Thirty-one years ago, supervisors in San Francisco passed a landmark piece of legislation as a signal of the city’s commitment to the environment and conserving water.
Any new buildings that were bigger than 40,000 square feet and located in designated zones on the city’s west and east sides would be required to have “purple pipes.” These pipes, which are literally required to be the color purple, would be installed to transport water from a recycled water plant. Wastewater—known as blackwater—would be tested, treated and cleaned, vetted again, and then shipped back to the source to be reused for non-potable purposes, such as flushing toilets and irrigating landscapes.
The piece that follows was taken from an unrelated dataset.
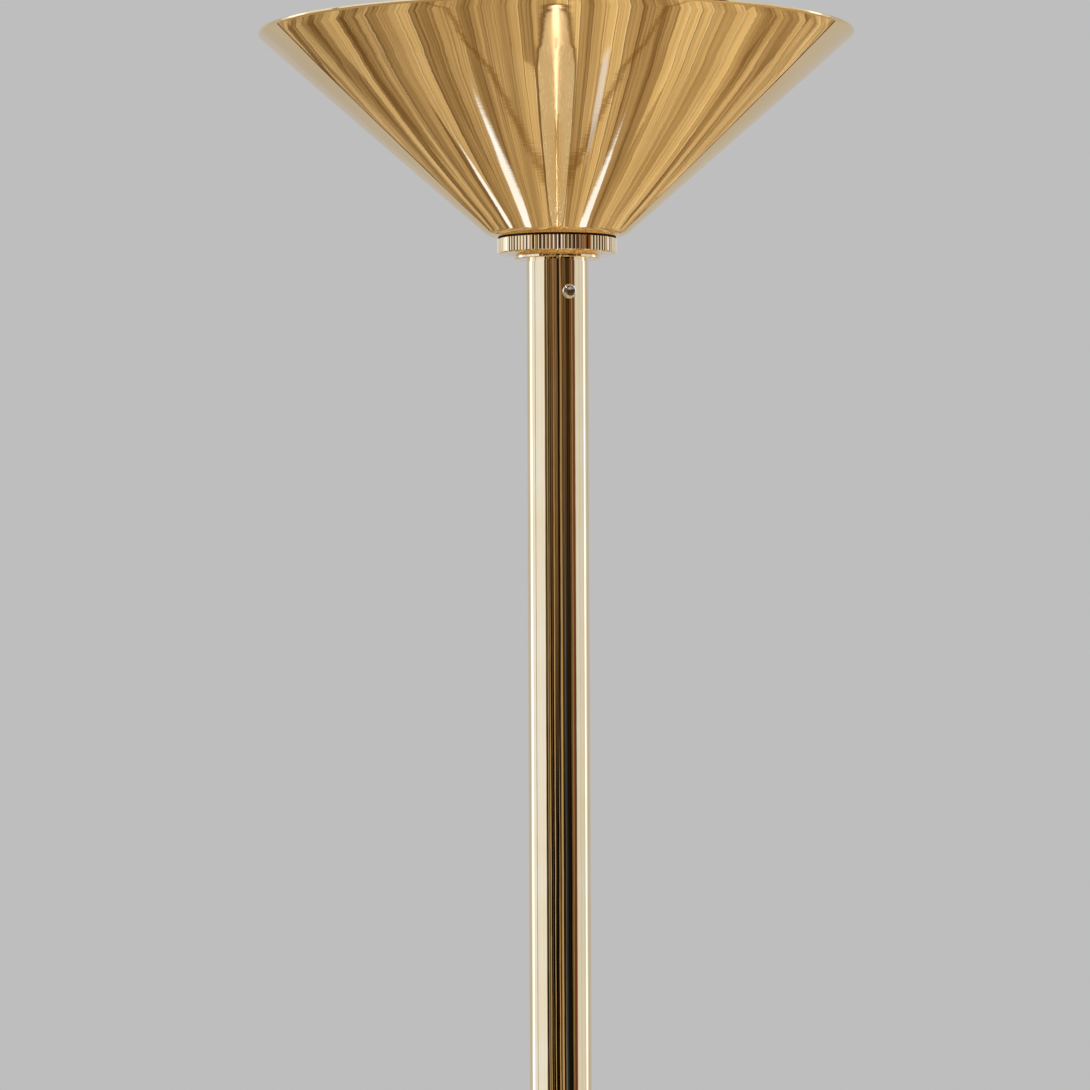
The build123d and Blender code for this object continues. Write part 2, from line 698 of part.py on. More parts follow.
# ---------------------------------------------------------------- cord inlet
with BuildPart() as cord_bushing:
    with BuildSketch(Plane.XZ.offset(-BASE_R + 12)):
        with Locations((0, INLET_Z)):
            Circle(INLET_R)
    extrude(amount=-13.4)
    with BuildSketch(Plane.XZ.offset(-BASE_R)):
        with Locations((0, INLET_Z)):
            Circle(INLET_R + 2)
    extrude(amount=-1.4)
    chamfer(cord_bushing.edges().filter_by(GeomType.CIRCLE).sort_by(Axis.Y)[-1], 0.6)
    with BuildSketch(Plane.XZ.offset(-COVER_INNER_R + 0.8)):
        with Locations((0, INLET_Z)):
            Circle(INLET_R + 1)
    extrude(amount=1.5)
    with BuildSketch(Plane.XZ.offset(-BASE_R - 10)):
        with Locations((0, INLET_Z)):
            Circle(INLET_BORE_R)
    extrude(amount=30, mode=Mode.SUBTRACT)
finish(cord_bushing, "cord_bushing")

# ---------------------------------------------------------------- foot switch
SWITCH_LOW = 6.0
SWITCH_HIGH = BASE_TOP - COVER_SHEET
COLLAR_TOP = BASE_TOP + 3.0
CHAMBER_R = 5.0
CHAMBER_LOW = 8.0
CHAMBER_HIGH = 19.0
STEM_FOOT = 17.4
SPRING_SEAT = STEM_FOOT - 0.05
NUT_TOP = BASE_TOP + 2.6
BUTTON_LOW = COLLAR_TOP + BUTTON_TRAVEL + 0.5
BUTTON_HIGH = BUTTON_LOW + 6.0


def switch_disc(low, high, radius, mode=Mode.ADD):
    """A disc on the foot switch's axis."""
    with Locations((0, SWITCH_Y, low)):
        Cylinder(radius, high - low, align=UPWARDS, mode=mode)


with BuildPart() as switch_body:
    switch_disc(SWITCH_LOW, SWITCH_HIGH, SWITCH_R)
    fillet(switch_body.edges().filter_by(GeomType.CIRCLE), 1)
    switch_disc(SWITCH_HIGH, COLLAR_TOP, COLLAR_R)
    switch_disc(CHAMBER_LOW, CHAMBER_HIGH, CHAMBER_R, Mode.SUBTRACT)
    switch_disc(CHAMBER_HIGH, COLLAR_TOP, STEM_R + 0.08, Mode.SUBTRACT)
finish(switch_body, "switch_body")

with BuildPart() as switch_nut:
    switch_disc(BASE_TOP, NUT_TOP, BUTTON_R + 1.5)
    chamfer(switch_nut.edges().filter_by(GeomType.CIRCLE).sort_by(Axis.Z)[-1], 0.6)
    switch_disc(BASE_TOP, NUT_TOP, COLLAR_R + 0.03, Mode.SUBTRACT)
finish(switch_nut, "switch_nut")

with BuildPart() as foot_button:
    switch_disc(BUTTON_LOW, BUTTON_HIGH, BUTTON_R)
    fillet(foot_button.edges().filter_by(GeomType.CIRCLE).sort_by(Axis.Z)[-1], 2.5)
    chamfer(foot_button.edges().filter_by(GeomType.CIRCLE).sort_by(Axis.Z)[0], 0.4)
    switch_disc(STEM_FOOT, BUTTON_LOW, STEM_R)
    switch_disc(STEM_FOOT, STEM_FOOT + 1.5, CHAMBER_R - 0.4)
finish(foot_button, "foot_button")

with BuildPart() as switch_spring:
    switch_disc(CHAMBER_LOW, SPRING_SEAT, CHAMBER_R - 0.6)
    switch_disc(CHAMBER_LOW, SPRING_SEAT, CHAMBER_R - 1.5, Mode.SUBTRACT)
finish(switch_spring, "switch_spring")

# ---------------------------------------------------------------- terminal block
BLOCK_X, BLOCK_Y = 40.0, 18.0
BLOCK_MID = 34.0
BLOCK_TOP = PLATE_TOP + 10.5
WIRE_Z = PLATE_TOP + 4.0
POLE_PITCH = 8.0
CLAMP_DEPTH = 4.0

with BuildPart() as terminal_block:
    with BuildSketch(Plane.XY.offset(PLATE_TOP)):
        with Locations((0, BLOCK_MID)):
            RectangleRounded(BLOCK_X, BLOCK_Y, 1.5)
    extrude(amount=BLOCK_TOP - PLATE_TOP)
    with BuildSketch(Plane.XY.offset(BLOCK_TOP)):
        with Locations((0, BLOCK_MID)):
            with GridLocations(POLE_PITCH, 9.0, 4, 2):
                Circle(2.0)
    extrude(amount=-CLAMP_DEPTH, mode=Mode.SUBTRACT)
    with BuildSketch(Plane.XZ.offset(-BLOCK_MID)):
        with Locations((0, WIRE_Z)):
            with GridLocations(POLE_PITCH, 1, 4, 1):
                Circle(1.6)
    extrude(amount=BLOCK_Y / 2, both=True, mode=Mode.SUBTRACT)
    with BuildSketch(Plane.XY.offset(BLOCK_TOP)):
        with Locations((0, BLOCK_MID)):
            with GridLocations(POLE_PITCH, 1, 3, 1):
                Rectangle(1.2, BLOCK_Y)
    extrude(amount=-2.0, mode=Mode.SUBTRACT)
finish(terminal_block, "terminal_block")

with BuildPart() as terminal_screws:
    with BuildSketch(Plane.XY.offset(BLOCK_TOP - CLAMP_DEPTH)):
        with Locations((0, BLOCK_MID)):
            with GridLocations(POLE_PITCH, 9.0, 4, 2):
                Circle(1.9)
    extrude(amount=2.2)
    with BuildSketch(Plane.XY.offset(BLOCK_TOP - CLAMP_DEPTH + 2.2)):
        with Locations((0, BLOCK_MID)):
            with GridLocations(POLE_PITCH, 9.0, 4, 2):
                Rectangle(5, 0.7)
    extrude(amount=-0.9, mode=Mode.SUBTRACT)
finish(terminal_screws, "terminal_screws")

# ---------------------------------------------------------------- leads in the base
BLOCK_FRONT = BLOCK_MID - BLOCK_Y / 2
BLOCK_BACK = BLOCK_MID + BLOCK_Y / 2
LIVE_IN, LIVE_OUT, NEUTRAL, EARTH = (-1.5 * POLE_PITCH, -0.5 * POLE_PITCH, 0.5 * POLE_PITCH, 1.5 * POLE_PITCH)
CORE_START = CABLE_LOW - 0.1
CORE_LOW = PLATE_TOP + 1.6
SWITCH_FRONT = SWITCH_Y + SWITCH_R + 0.2


def core_route(start_x, start_y, clamp_x):
    """Down out of the cable, back along the bottom plate and up into a clamp."""
    return [
        (start_x, start_y, CORE_START),
        (start_x, start_y, CORE_LOW),
        (clamp_x, BLOCK_FRONT - 7, CORE_LOW),
        (clamp_x, BLOCK_FRONT - 2, WIRE_Z),
        (clamp_x, BLOCK_FRONT + 3, WIRE_Z),
    ]


cores = [
    make_lead(core_route(-LEAD_SPREAD, 0, LIVE_OUT), 1.2),
    make_lead(core_route(LEAD_SPREAD, 0, EARTH), 1.2),
    make_lead(core_route(0, LEAD_SPREAD + 0.4, NEUTRAL), 1.2),
]
with BuildPart() as terminal_leads:
    add([core.part for core in cores])
finish(terminal_leads, "terminal_leads")

switch_routes = [
    [
        (LIVE_IN, BLOCK_FRONT + 3, WIRE_Z),
        (LIVE_IN - 1, BLOCK_FRONT - 8, WIRE_Z),
        (-16, 0, WIRE_Z),
        (4, -46, WIRE_Z),
        (4, SWITCH_FRONT, WIRE_Z),
    ],
    [
        (LIVE_OUT, BLOCK_BACK - 3, WIRE_Z),
        (LIVE_OUT - 1, BLOCK_BACK + 6, WIRE_Z),
        (-29, BLOCK_BACK + 1, WIRE_Z),
        (-27, 0, WIRE_Z),
        (-4, -48, WIRE_Z),
        (-4, SWITCH_FRONT, WIRE_Z),
    ],
]
with BuildPart() as switch_leads:
    add([make_lead(route, 5.0).part for route in switch_routes])
finish(switch_leads, "switch_leads")

with BuildPart() as base_earth_tag:
    with BuildSketch(Plane.XY.offset(BASE_TAG_Z)):
        Circle(8)
        with Locations((11, 0)):
            Rectangle(10, 4)
        Circle(CLEAR_R, mode=Mode.SUBTRACT)
    extrude(amount=TAG_T)
finish(base_earth_tag, "base_earth_tag")

TAG_TAIL = (14.5, BASE_TAG_Z - LEAD_R)
earth_link_route = [
    (EARTH, BLOCK_BACK - 3, WIRE_Z),
    (EARTH + 1, BLOCK_BACK + 5, WIRE_Z),
    (28, BLOCK_BACK, WIRE_Z),
    (27, 8, WIRE_Z + 1),
    (19, 0.5, TAG_TAIL[1]),
    (TAG_TAIL[0] - 1.5, 0, TAG_TAIL[1]),
]
finish(make_lead(earth_link_route, 2.5), "earth_link")
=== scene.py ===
"""Torchiere floor lamp: the looks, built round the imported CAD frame. Metres, +Z up, front is -Y."""

import json
from math import atan2, cos, pi, radians, sin, tan, tau

import bmesh
import bpy
from mathutils import Euler, Matrix, Vector, noise


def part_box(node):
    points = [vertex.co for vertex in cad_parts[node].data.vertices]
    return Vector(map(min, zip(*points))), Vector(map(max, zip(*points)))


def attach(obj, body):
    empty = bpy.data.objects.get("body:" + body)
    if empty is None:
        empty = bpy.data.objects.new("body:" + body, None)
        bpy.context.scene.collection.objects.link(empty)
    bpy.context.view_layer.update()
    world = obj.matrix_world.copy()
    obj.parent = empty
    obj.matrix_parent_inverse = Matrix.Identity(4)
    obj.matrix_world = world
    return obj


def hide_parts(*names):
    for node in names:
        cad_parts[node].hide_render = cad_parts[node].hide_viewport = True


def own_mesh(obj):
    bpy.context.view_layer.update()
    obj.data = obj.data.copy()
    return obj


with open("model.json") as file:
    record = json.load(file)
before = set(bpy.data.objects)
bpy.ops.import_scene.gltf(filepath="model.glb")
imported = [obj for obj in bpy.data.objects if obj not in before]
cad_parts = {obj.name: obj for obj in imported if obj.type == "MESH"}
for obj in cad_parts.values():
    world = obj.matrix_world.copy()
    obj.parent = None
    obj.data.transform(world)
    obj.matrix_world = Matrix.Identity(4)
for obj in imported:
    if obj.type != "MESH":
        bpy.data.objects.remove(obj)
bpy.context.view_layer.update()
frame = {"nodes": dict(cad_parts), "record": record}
NODES = frame["nodes"]
MM = 0.001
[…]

Over the last three decades, San Francisco has seen more than 70 structures go up with dual-plumbing systems that separate potable from recycled water. The buildings can be found in SoMa, Mission Bay, Hunters Point, Lake Merced and other neighborhoods—zones colloquially called “Purple Pipe Districts”—and they range from multi-unit dwellings to high-rises that shoot up dozens of stories, including the city’s tallest structure: Salesforce Tower.
But there’s just one problem.
San Francisco never built a recycled water treatment plant for these buildings. Since the city passed the groundbreaking legislation in 1991, it hasn’t come close to building the facilities it needs to realize its big water dreams. A recycled water plant that will open on the west side next year will only serve parks and golf courses.
In all but one instance, San Francisco’s purple pipes lead to nowhere.
‘Potemkin Environmentalism’
California is currently going through a mega-drought not seen in 1,200 years, and San Francisco has seen its once-ample access to water curtailed by several court challenges. The city could really feel the squeeze in years to come as environmental pressure builds on its main source of water, the Tuolumne River.
Meanwhile, every building in San Francisco with purple pipes—except for Salesforce Tower—is flushing its toilets with Hetch Hetchy reservoir water that is clean enough to drink. And the cost of San Francisco’s inaction can be measured in more than cubic feet.
Officials for the San Francisco Public Utilities Commission (SFPUC), which manages water for 2.7 million people and sells water to 26 other agencies, said they have no idea how much money has been spent installing purple pipes over the years. But sources familiar with dual plumbing operations told The Standard that large projects can incur costs in the hundreds of thousands, if not more than a million.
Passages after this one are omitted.